Understanding how a data lake vs data warehouse vs data lakehouse fits into your broader architecture is also worth working through at this stage — they solve different problems, and many enterprises need both.
This is the kind of workload mapping that should happen before you send an RFP to any vendor. If you're skipping it, you're letting the vendor do it for you — and they will optimize for their platform, not your requirements.
The Hidden Costs Most Teams Discover Too Late
The licensing comparison you did in the spreadsheet is not the real cost model.
Data egress fees are the most common surprise. Moving data out of a cloud provider's network — to a different cloud, to an on-premise system, or to an analytics tool hosted elsewhere — costs money on every major platform.
If your architecture involves cross-cloud data sharing, data egress can be a significant line item that never appeared in the vendor's demo. BigQuery waives egress fees for data transferred within Google Cloud, but charges for anything leaving GCP. AWS and Azure follow similar patterns.
Compute overruns hit teams that don't govern query behavior. A single poorly written query scanning an entire large table on BigQuery can cost more than a full day's planned workload. Snowflake's per-second credit consumption means an always-on warehouse left running over a long weekend is a real budget event.
Both platforms give you controls — query cost limits, auto-suspend settings, resource monitors — but those controls need to be configured intentionally, not discovered after the first billing cycle.
Query optimization overhead is an ongoing engineering cost that doesn't show up in licensing. Cloud data warehouses are not self-tuning. Clustering keys, partition strategies, materialized views, query result caching — these are engineering decisions that compound over time.
The platform that looks cheapest in year one may require the most ongoing tuning investment to stay performant and cost-efficient in years two and three.
Replication and high availability add to your actual operating cost, particularly if you're in a regulated industry with data residency requirements. Running a multi-region setup for compliance or disaster recovery isn't free on any platform.
Model the full cost — egress, compute, optimization labor, and replication — before you sign a contract.

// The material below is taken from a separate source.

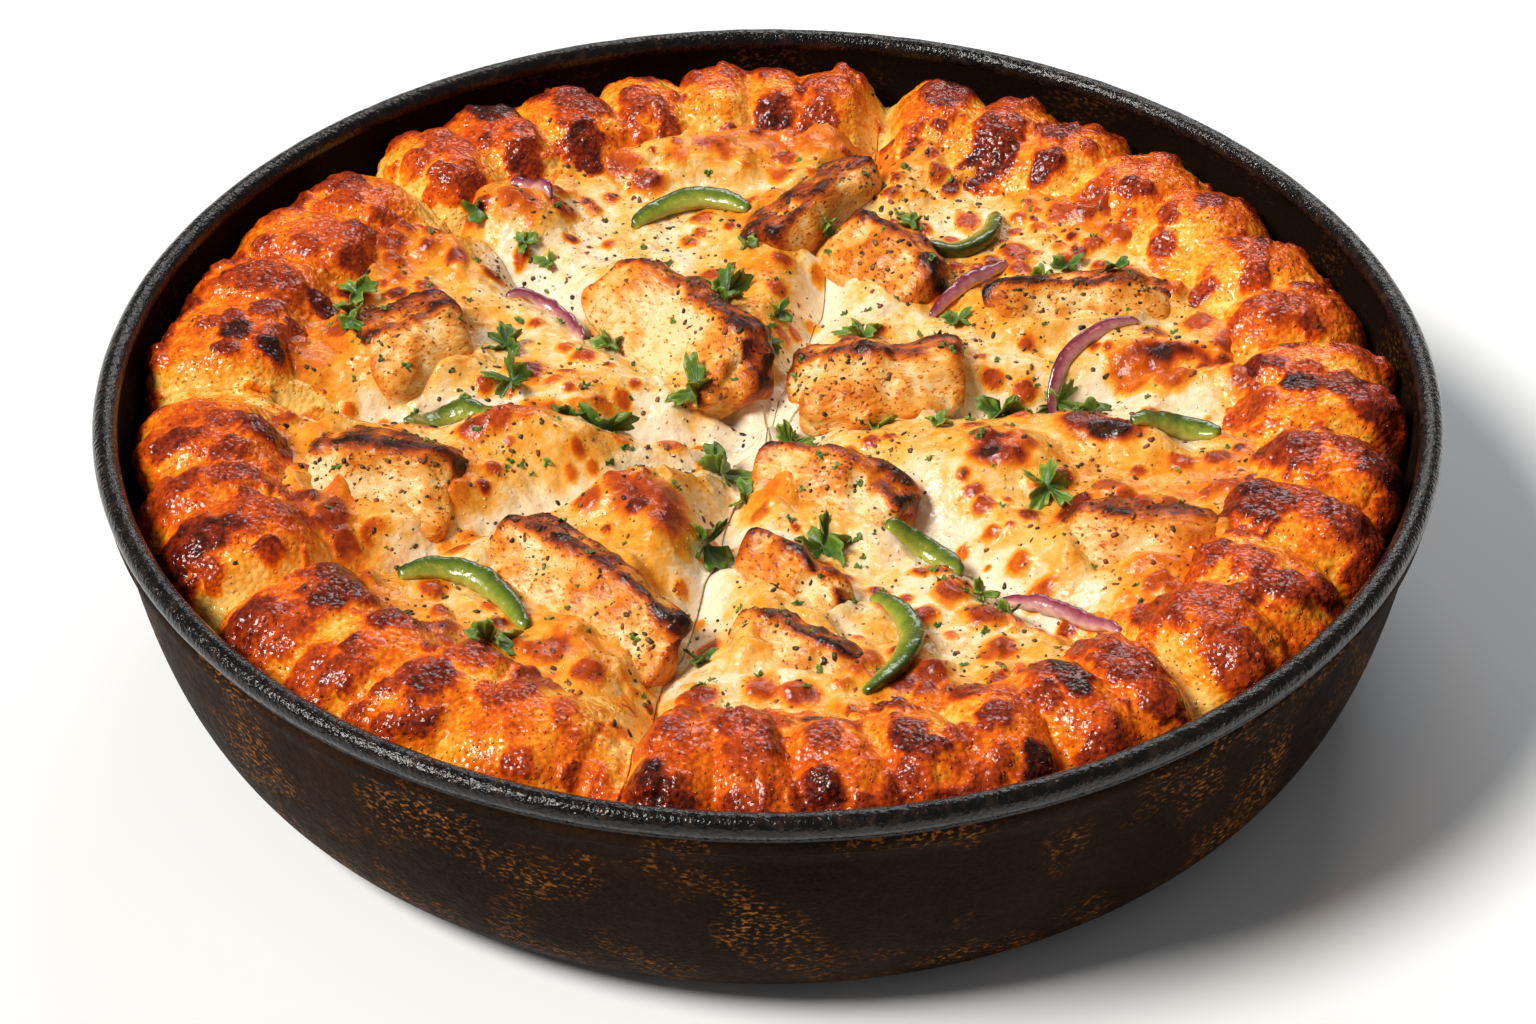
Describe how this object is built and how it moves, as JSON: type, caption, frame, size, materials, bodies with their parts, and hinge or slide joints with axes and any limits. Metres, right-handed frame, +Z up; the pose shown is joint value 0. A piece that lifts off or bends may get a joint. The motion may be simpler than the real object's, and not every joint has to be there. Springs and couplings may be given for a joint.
{
  "type": "deep dish pizza in its pan",
  "caption": "Deep dish pizza with a folded browned crust, melted cheese, chicken, green pepper, red onion and parsley, cut in wedges and still in its round dark steel pan.",
  "frame": {"origin": "the middle of the pan's flat underside", "axes": "+Z up; +Y away from the viewer of the picture, so the picture is taken from the -Y side; +X to that viewer's right"},
  "size_m": [0.26, 0.26, 0.0584],
  "materials": {
    "seasoned_steel": "dark seasoned sheet steel, satin, with rust-brown flecks on the outside and a glossy rolled rim",
    "baked_dough": "golden baked dough with red-brown blisters, lightly oiled",
    "melted_cheese": "pale cream melted cheese with orange-brown baked spots, glossy",
    "roast_chicken": "roast chicken, browned on its ridges and pale on its cut faces, with black pepper and herbs",
    "green_pepper": "cooked green pepper skin, glossy",
    "red_onion": "cooked red onion, glossy and purple with a pale edge",
    "parsley_leaf": "chopped green parsley leaf"
  },
  "bodies": {
    "root": {"pan": "seasoned_steel", "crust_1": "baked_dough", "crust_2": "baked_dough", "crust_3": "baked_dough", "crust_4": "baked_dough", "crust_5": "baked_dough", "crust_6": "baked_dough", "crust_7": "baked_dough", "cheese_1": "melted_cheese", "cheese_2": "melted_cheese", "cheese_3": "melted_cheese", "cheese_4": "melted_cheese", "cheese_5": "melted_cheese", "cheese_6": "melted_cheese", "cheese_7": "melted_cheese", "chicken_01": "roast_chicken", "chicken_02": "roast_chicken", "chicken_03": "roast_chicken", "chicken_04": "roast_chicken", "chicken_05": "roast_chicken", "chicken_06": "roast_chicken", "chicken_07": "roast_chicken", "chicken_08": "roast_chicken", "chicken_09": "roast_chicken", "chicken_10": "roast_chicken", "chicken_11": "roast_chicken", "chicken_12": "roast_chicken", "pepper_1": "green_pepper", "pepper_2": "green_pepper", "pepper_3": "green_pepper", "pepper_4": "green_pepper", "pepper_5": "green_pepper", "pepper_6": "green_pepper", "pepper_7": "green_pepper", "onion_1": "red_onion", "onion_2": "red_onion", "onion_3": "red_onion", "onion_4": "red_onion", "onion_5": "red_onion", "parsley_01": "parsley_leaf", "parsley_02": "parsley_leaf", "parsley_03": "parsley_leaf", "parsley_04": "parsley_leaf", "parsley_05": "parsley_leaf", "parsley_06": "parsley_leaf", "parsley_07": "parsley_leaf", "parsley_08": "parsley_leaf", "parsley_09": "parsley_leaf", "parsley_10": "parsley_leaf", "parsley_11": "parsley_leaf", "parsley_12": "parsley_leaf", "parsley_13": "parsley_leaf", "parsley_14": "parsley_leaf"}
  },
  "joints": []
}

A 30-minute conversation with someone who's run production workloads on your shortlisted platform will save you more than any vendor's TCO calculator.
What You Need to Have Right Before You Migrate
The practical checklist before you migrate looks like this:
-
Data quality baseline
You need to know what's in your source systems before you move it. Undocumented data sources, inconsistently defined fields, and duplicated records don't disappear in the migration — they become your new warehouse's inherited technical debt.
-
Pipeline architecture clarity
Know how data flows from each source system to the warehouse: what cloud data warehouse tools do the transformation, where the business logic lives, how often each pipeline runs, and who owns it when it breaks. If you can't draw this on a whiteboard, you're not ready to migrate.
-
Governance ownership
Decide who controls schema changes, who can create new tables, and how data access is managed before you go live — not after. The right data engineering approach treats governance as a design input, not an afterthought.
-
Team skills alignment
Each platform has a learning curve. BigQuery's cost model and query behavior are different from Snowflake's virtual warehouse model. Redshift's distribution keys matter. If your team has deep expertise in one ecosystem, that's a legitimate input into platform selection — migration is hard enough without retraining everyone simultaneously.

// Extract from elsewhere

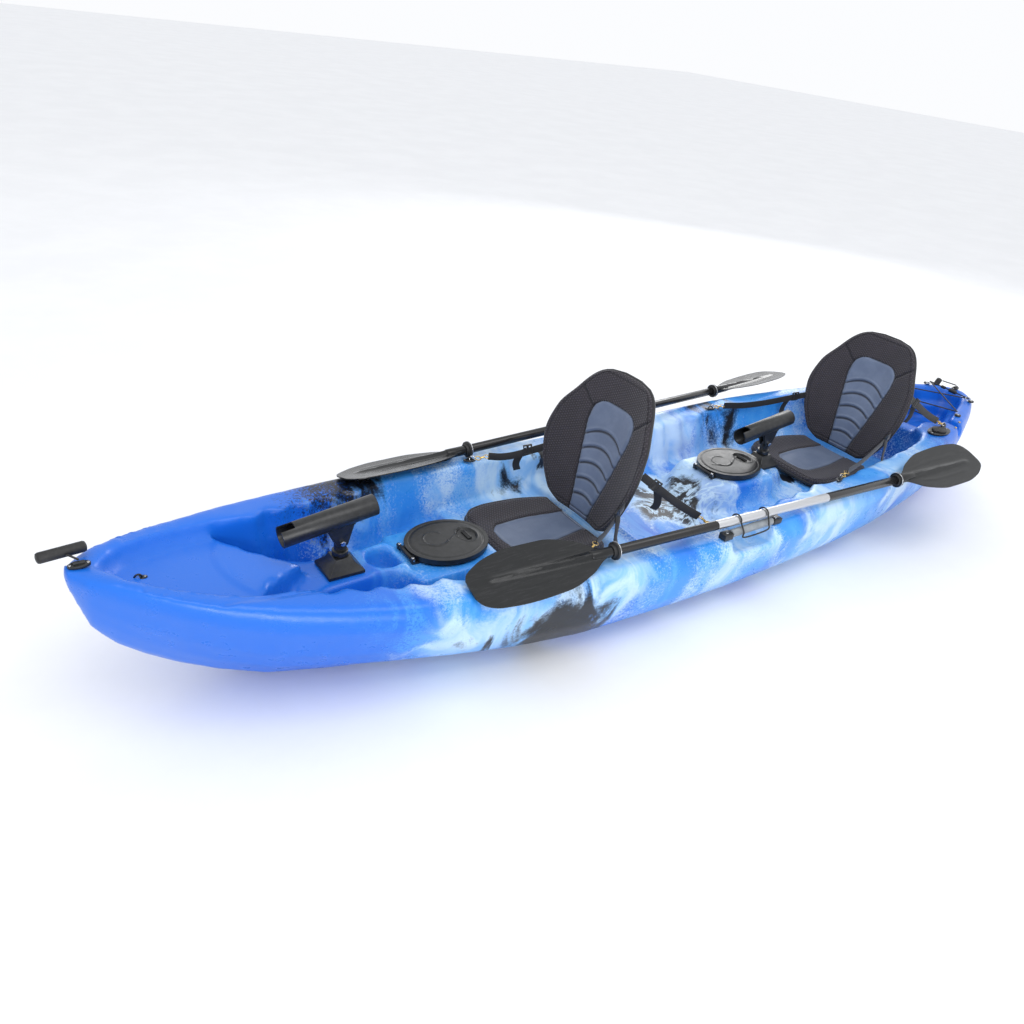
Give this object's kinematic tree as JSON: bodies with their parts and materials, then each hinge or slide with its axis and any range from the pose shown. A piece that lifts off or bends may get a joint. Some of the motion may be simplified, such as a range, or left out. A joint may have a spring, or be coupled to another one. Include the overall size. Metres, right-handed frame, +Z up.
{
  "type": "sit-on-top tandem fishing kayak",
  "caption": "Moulded sit-on-top kayak with padded seats, tank well, console, round-nosed hatches, swivelling and flush rod holders, carry handles and double-bladed paddles on its rims.",
  "frame": {"origin": "on the keel line, half-way along the hull, on the surface that the hull stands on", "axes": "+X to the bow along the hull, +Y to port, +Z up"},
  "size_m": [3.7436, 1.0602, 0.6645],
  "materials": {
    "hull_plastic": "semi-gloss moulded polyethylene, royal blue marbled with sky blue, pale cyan and black",
    "black_plastic": "satin black moulded plastic",
    "grip_grey": "grey hard rubber",
    "seat_fabric": "black honeycomb mesh over foam with smooth blue-grey panels",
    "webbing": "woven black webbing",
    "shaft_metal": "satin drawn tube, black near the blades",
    "blade_plastic": "glossy black moulded plastic",
    "rubber": "black rubber",
    "shock_cord": "braided black cord cover",
    "steel": "stainless, lightly brushed"
  },
  "bodies": {
    "hull": {"hull": "hull_plastic", "rear_hatch_frame": "black_plastic", "rear_hatch_pin": "steel", "rear_rod_base": "black_plastic", "rear_seat_base": "seat_fabric", "rear_seat_front_strap_port": "webbing", "rear_seat_front_strap_starboard": "webbing", "rear_seat_back_strap_port": "webbing", "rear_seat_back_strap_starboard": "webbing", "front_hatch_frame": "black_plastic", "front_hatch_pin": "steel", "front_rod_base": "black_plastic", "front_seat_base": "seat_fabric", "front_seat_front_strap_port": "webbing", "front_seat_front_strap_starboard": "webbing", "front_seat_back_strap_port": "webbing", "front_seat_back_strap_starboard": "webbing", "port_flush_holder": "black_plastic", "port_grip_cap_front": "black_plastic", "port_grip_cap_rear": "black_plastic", "port_paddle_keeper": "shock_cord", "starboard_flush_holder": "black_plastic", "starboard_grip_cap_front": "black_plastic", "starboard_grip_cap_rear": "black_plastic", "starboard_paddle_keeper": "shock_cord", "bow_pad_eye": "black_plastic", "stern_pad_eye": "black_plastic", "stern_bungee": "shock_cord"},
    "rear_lid": {"rear_hatch_lid": "black_plastic"},
    "rear_latch": {"rear_hatch_latch": "black_plastic"},
    "rear_post": {"rear_rod_post": "black_plastic"},
    "rear_tube": {"rear_rod_tube": "black_plastic", "rear_rod_bolt": "steel"},
    "rear_back": {"rear_seat_back": "seat_fabric"},
    "front_lid": {"front_hatch_lid": "black_plastic"},
    "front_latch": {"front_hatch_latch": "black_plastic"},
    "front_post": {"front_rod_post": "black_plastic"},
    "front_tube": {"front_rod_tube": "black_plastic", "front_rod_bolt": "steel"},
    "front_back": {"front_seat_back": "seat_fabric"},
    "port_cap": {"port_flush_cap": "rubber"},
    "port_plug": {"port_scupper_plug": "rubber"},
    "port_grip": {"port_side_grip": "grip_grey"},
    "port_paddle": {"port_paddle_shaft": "shaft_metal", "port_drip_ring_bow": "rubber", "port_drip_ring_stern": "rubber", "port_blade_bow": "blade_plastic", "port_blade_stern": "blade_plastic"},
    "starboard_cap": {"starboard_flush_cap": "rubber"},
    "starboard_plug": {"starboard_scupper_plug": "rubber"},
    "starboard_grip": {"starboard_side_grip": "grip_grey"},
    "starboard_paddle": {"starboard_paddle_shaft": "shaft_metal", "starboard_drip_ring_bow": "rubber", "starboard_drip_ring_stern": "rubber", "starboard_blade_bow": "blade_plastic", "starboard_blade_stern": "blade_plastic"},
    "bow_toggle": {"bow_toggle_handle": "rubber", "bow_toggle_cord": "shock_cord"},
    "stern_toggle": {"stern_toggle_handle": "rubber", "stern_toggle_cord": "shock_cord"}
  },
  "joints": [
    {"name": "rear_lid_hinge", "type": "hinge", "parent": "hull", "child": "rear_lid", "pos_m": [-0.1973, 0, 0.253], "axis": [0, 1, 0], "range_deg": [0, 14]},
    {"name": "front_lid_hinge", "type": "hinge", "parent": "hull", "child": "front_lid", "pos_m": [0.9978, 0, 0.235], "axis": [0, 1, 0], "range_deg": [0, 105]},
    {"name": "rear_latch_turn", "type": "hinge", "parent": "rear_lid", "child": "rear_latch", "pos_m": [-0.4013, 0, 0.2608], "axis": [0, -1, 0], "range_deg": [0, 90]},
    {"name": "front_latch_turn", "type": "hinge", "parent": "front_lid", "child": "front_latch", "pos_m": [0.7938, 0, 0.2428], "axis": [0, -1, 0], "range_deg": [0, 90]},
    {"name": "rear_rod_swivel", "type": "hinge", "parent": "hull", "child": "rear_post", "pos_m": [-0.5106, 0, 0.256], "axis": [0, 0, 1], "continuous": true},
    {"name": "rear_rod_tilt", "type": "hinge", "parent": "rear_post", "child": "rear_tube", "pos_m": [-0.5106, 0, 0.306], "axis": [0, -1, 0], "range_deg": [-8, 25]},
    {"name": "front_rod_swivel", "type": "hinge", "parent": "hull", "child": "front_post", "pos_m": [1.1988, 0, 0.28], "axis": [0, 0, 1], "continuous": true},
    {"name": "front_rod_tilt", "type": "hinge", "parent": "front_post", "child": "front_tube", "pos_m": [1.1988, 0, 0.33], "axis": [0, -1, 0], "range_deg": [-8, 45]},
    {"name": "rear_back_tilt", "type": "hinge", "parent": "hull", "child": "rear_back", "pos_m": [-1.0076, 0, 0.188], "axis": [0, 1, 0], "range_deg": [0, 20], "deforming": ["rear_seat_front_strap_port", "rear_seat_front_strap_starboard", "rear_seat_back_strap_port", "rear_seat_back_strap_starboard"]},
    {"name": "front_back_tilt", "type": "hinge", "parent": "hull", "child": "front_back", "pos_m": [0.3614, 0, 0.2], "axis": [0, 1, 0], "range_deg": [0, 20], "deforming": ["front_seat_front_strap_port", "front_seat_front_strap_starboard", "front_seat_back_strap_port", "front_seat_back_strap_starboard"]},
    {"name": "port_cap_hinge", "type": "hinge", "parent": "hull", "child": "port_cap", "pos_m": [-1.3223, 0.2365, 0.3306], "axis": [0, -1, 0], "range_deg": [0, 90]},
    {"name": "port_plug_pull", "type": "slide", "parent": "hull", "child": "port_plug", "axis": [0, 0, 1], "range_m": [0, 0.04]},
    {"name": "port_grip_turn", "type": "hinge", "parent": "hull", "child": "port_grip", "pos_m": [0, 0.388, 0.288], "axis": [1, 0, 0], "continuous": true},
    {"name": "port_paddle_lift", "type": "slide", "parent": "hull", "child": "port_paddle", "axis": [0, 0, 1], "range_m": [0, 0.08], "deforming": ["port_paddle_keeper"]},
    {"name": "starboard_cap_hinge", "type": "hinge", "parent": "hull", "child": "starboard_cap", "pos_m": [-1.3223, -0.2365, 0.3306], "axis": [0, -1, 0], "range_deg": [0, 90]},
    {"name": "starboard_plug_pull", "type": "slide", "parent": "hull", "child": "starboard_plug", "axis": [0, 0, 1], "range_m": [0, 0.04]},
    {"name": "starboard_grip_turn", "type": "hinge", "parent": "hull", "child": "starboard_grip", "pos_m": [0, -0.388, 0.288], "axis": [1, 0, 0], "continuous": true},
    {"name": "starboard_paddle_lift", "type": "slide", "parent": "hull", "child": "starboard_paddle", "axis": [0, 0, 1], "range_m": [0, 0.08], "deforming": ["starboard_paddle_keeper"]},
    {"name": "bow_toggle_swing", "type": "hinge", "parent": "hull", "child": "bow_toggle", "pos_m": [1.8149, 0, 0.447], "axis": [1, 0, 0], "range_deg": [-90, 0]},
    {"name": "stern_toggle_swing", "type": "hinge", "parent": "hull", "child": "stern_toggle", "pos_m": [-1.82225, -0.012, 0.351], "axis": [1, 0, 0], "range_deg": [-100, 0]}
  ]
}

The Right Evaluation Framework Isn't a Spec Sheet
Vendor-provided spec sheets tell you what each platform can do at its best. Your evaluation needs to tell you what each platform does with your data, your team, and your existing infrastructure.
The evaluation framework that produces durable decisions has five components.
1. Proof-of-concept on your actual data
Run representative queries from your production workload against each shortlisted platform. Real performance on your actual data matters more than published benchmarks. Most vendors will support a POC under NDA.
2. Total cost modeling over 36 months
Include licensing, compute, egress, engineering labor for ongoing optimization, and migration cost. The platform with the lowest year-one licensing sometimes has the highest three-year total cost.
3. Ecosystem fit score
Map each platform against your existing cloud services, BI tools, cloud-based data warehouse solutions (dbt, Fivetran, Airbyte, Kafka), and your team's current skill set. Integration quality compounds over time.
4. Vendor roadmap alignment
Cloud data warehousing is a fast-moving market. A platform's current feature set isn't the only thing you're buying — you're also buying its trajectory. Understand where each vendor is investing: Snowflake in data sharing and Iceberg support, BigQuery in serverless ML integration, Synapse in unified analytics workspace, Redshift in serverless and S3 integration.
5. Reference conversations
Talk to three organizations in a similar industry and scale who run the platform in production. Ask specifically about what broke in year one, what they wish they'd known before migrating, and whether they'd make the same choice again.
(This is the step most evaluations skip. It's also the one that teaches you the most.)
Summing Up!
Here's the honest summary: there's no cloud data warehouse that's right for everyone, and the comparison posts that tell you otherwise are usually sponsored by one of the vendors they're comparing.
What separates good platform decisions from expensive ones is the homework done before the vendor conversations start.
Know your workload. Model your real costs. Test on your actual data. Talk to people who've already been through the migration you're about to start.
Classic Informatics has spent 23+ years helping enterprise teams make exactly these decisions. We've built and rebuilt data infrastructure for organizations like InterDent through three warehouse generations, because the right foundation today is the one that grows with you rather than constraining you in year three. If you're in the evaluation phase and want a clear-eyed review of your options, we're the right conversation to have.
FAQS
Frequently Asked Questions
A cloud data warehouse is a managed analytics database hosted in the cloud, with storage and compute separated so you can scale each independently. Unlike on-premise warehouses, you don't manage hardware, and you pay for actual usage rather than peak capacity. The key difference in practice: iteration speed and elastic cost scaling that lets you grow without re-architecting.